Bild: Boote auf ausgetrocknetem Grund: Dürrekatastrophe am Río Paraná
Buenos Aires taz | Nutzlose Stege über einem staubigen Flussbett, auf dem
Trockenen liegende Boote, abgebrochene Uferböschungen, ein ausgedörrtes
Feuchtgebiet – Bilder vom Río Paraná. Der Pegel des südamerikanischen
Flusses ist auf den niedrigsten Stand seit einem halben Jahrhundert
abgesunken. Industrielle Transporte müssen zurückstehen, auch Ernten und
Trinkwasserversorgung sind gefährdet.
Der Paraná fließt aus Brasilien über Paraguay und Argentinien 4.880
Kilometer nach Süden bis zu seiner Mündung in den Río de la Plata. Als
Ursache für die Trockenheit werden ausbleibende Niederschläge im
brasilianischen Quellgebiet genannt. Der brasilianische Wetterdienst hat
für die südlichen Bundesstaaten Minas Gerais, Goiás, Mato Grosso do Sul,
São Paulo und Paraná die niedrigsten Regenfälle seit über 90 Jahren
ausgewiesen.
Aber das trockene Wetter ist nicht allein verantwortlich für das
Niedrigwasser. Seit Jahren [1][werden die Waldgebiete im Amazonas und im
Pantanal im brasilianischen Süden abgeholzt] und in Nutzflächen für den
Anbau von Agrarprodukten sowie die Viehzucht verwandelt. Paraguay und
Argentinien treiben die Nutzungsgrenze für die Agrarwirtschaft immer weiter
nach Norden voran.
In Paraguay wurde in den letzten 20 Jahren 6 Millionen Hektar Wald
abgeholzt. Im nahezu gleichen Zeitraum machten die Bulldozer in Argentinien
rund 14 Millionen Hektar Waldfläche platt. Wie in Brasilien müssen die
Bäume auch hier vor allem der Viehzucht und dem Sojaanbau weichen.

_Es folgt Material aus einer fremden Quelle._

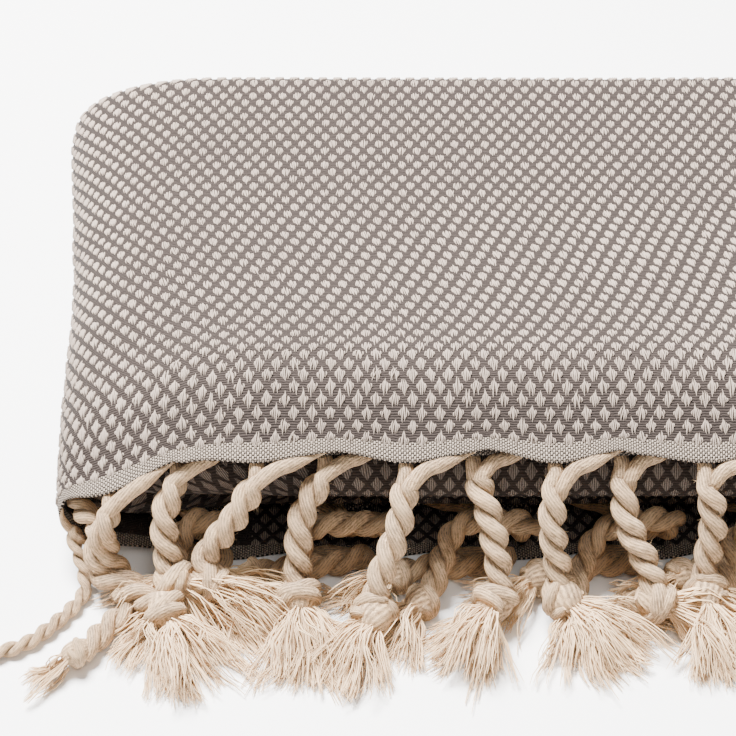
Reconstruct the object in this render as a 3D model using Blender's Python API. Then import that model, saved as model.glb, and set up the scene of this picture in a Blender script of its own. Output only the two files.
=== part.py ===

## Das Mikroklima ändert sich
Mit der Agrarproduktion wird mehr Wasser aus dem Fluss gebraucht. Aber noch
folgenreicher ist der Verlust der wasserspeichernden Waldflächen, die
extreme Auswirkungen starker oder niedriger Regenfälle in der Vergangenheit
stets abmildern konnten. Das Verschwinden der Wälder verändert das
Mikroklima. Immer schwächer werden feuchte Luftmassen angezogen.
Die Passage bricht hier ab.